Toronto, June 6 (Inditop) Though they still carry the emotional trauma of the Indian Army’s Operation Bluestar at the Golden Temple in Amrtisar, the Sikh community in Canada says it has moved on since the tragic events of 1984.
Canada was the worst affected by the militancy in Punjab, with radicals targeting moderate Sikhs, including former British Columbia premier Ujjal Dosanjh.
The anti-India campaign resulted in the bombing of the Air India Kanishka flight from Toronto to Delhi in June 1985, killing all 329 people on board.
“Though the wound has not healed, we have moved on. The government should have found other ways to deal with the situation at the Golden Temple,” said Vancouver-based Jarnail Singh Bhandal, who once headed Canada’s oldest gurdwara called Ross Street Sikh Temple.

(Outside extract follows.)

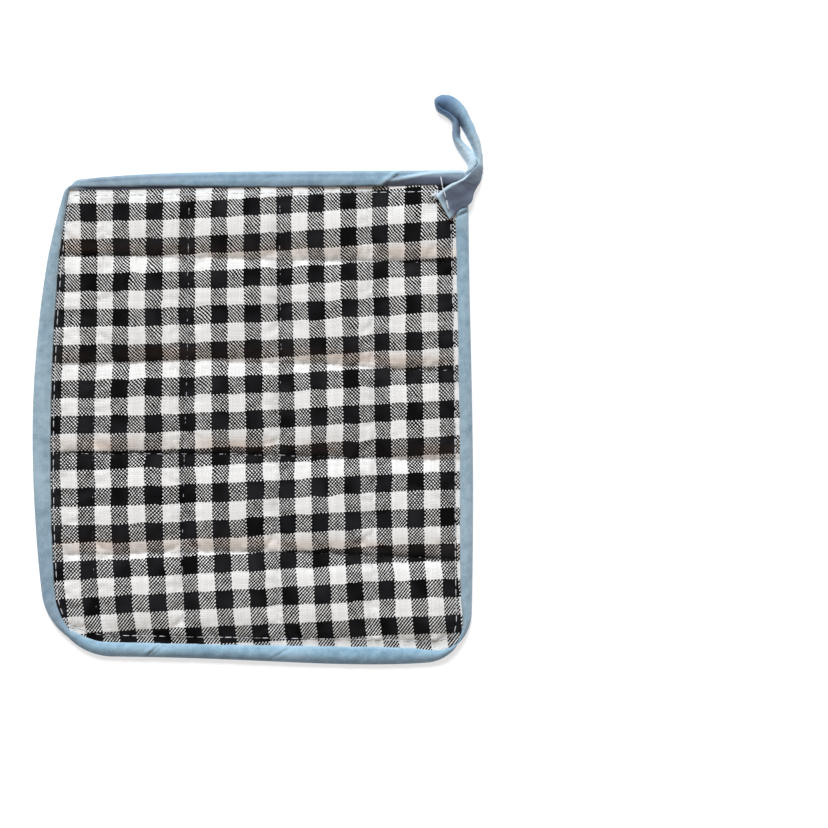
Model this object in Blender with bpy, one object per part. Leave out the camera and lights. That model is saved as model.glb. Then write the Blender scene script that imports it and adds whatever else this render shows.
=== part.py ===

“The lesson for the Indian government is: respect and protect all religious minorities. The lesson for the Sikhs is: violence never achieves anything.
“The history of Sikhs after Maharaja Ranjit Singh shows that whenever they protested peacefully, they always succeeded – be it the Panja Sahib protests or the Jaiton Morcha. Violence should have no place in any kind of protests,” Bhandal added.
Richmond-based school psychiatrist and Punjabi language activist Balwant Sanghera told IANS: “It is time to move on. There should have been some sort of closure on this tragedy by now. Commissions of inquiry have come and gone, but the guilty of the 1984 riots have not been punished.”
“The closure lies in punishing the guilty and rehabilitating the widows of the riot victims,” he added.
Birinder Singh Ahluwalia, owner of the Diagnostic Imaging Centre in Toronto, said: “It was a tragedy for the Sikhs, but we cannot remain trapped in the past. There should be open, honest dialogue and a fair process to understand why this thing happened so that we can move forward.”
“Principles of secularism defined by Nehru and Gandhi are the core of India. The more we adhere to these principles, the more India will progress. India is the greatest civilization on the face of this earth and the principles of Nehru and Gandhi are the way to build a great country of our dreams,” said Ahluwalia, who got married in Amritsar the day Operation Bluestar took place.
Mississauga-based Nachhattar Singh Chohan said: “We have moved on, but the events of 1984 will remain a dark page in our history. Thousands of innocent people were killed, but nobody was punished.”
“Bhagat Singh was my relative. We made more sacrifices for the country than others. We lost our homes, family members in Pakistan and moved to India. Dialogue rather than violence leads to solutions. The Indian government should safeguard all religious minorities.”
There are reportedly over 600,000 Sikhs in Canada, with most of them concentrated in the Vancouver and Toronto areas.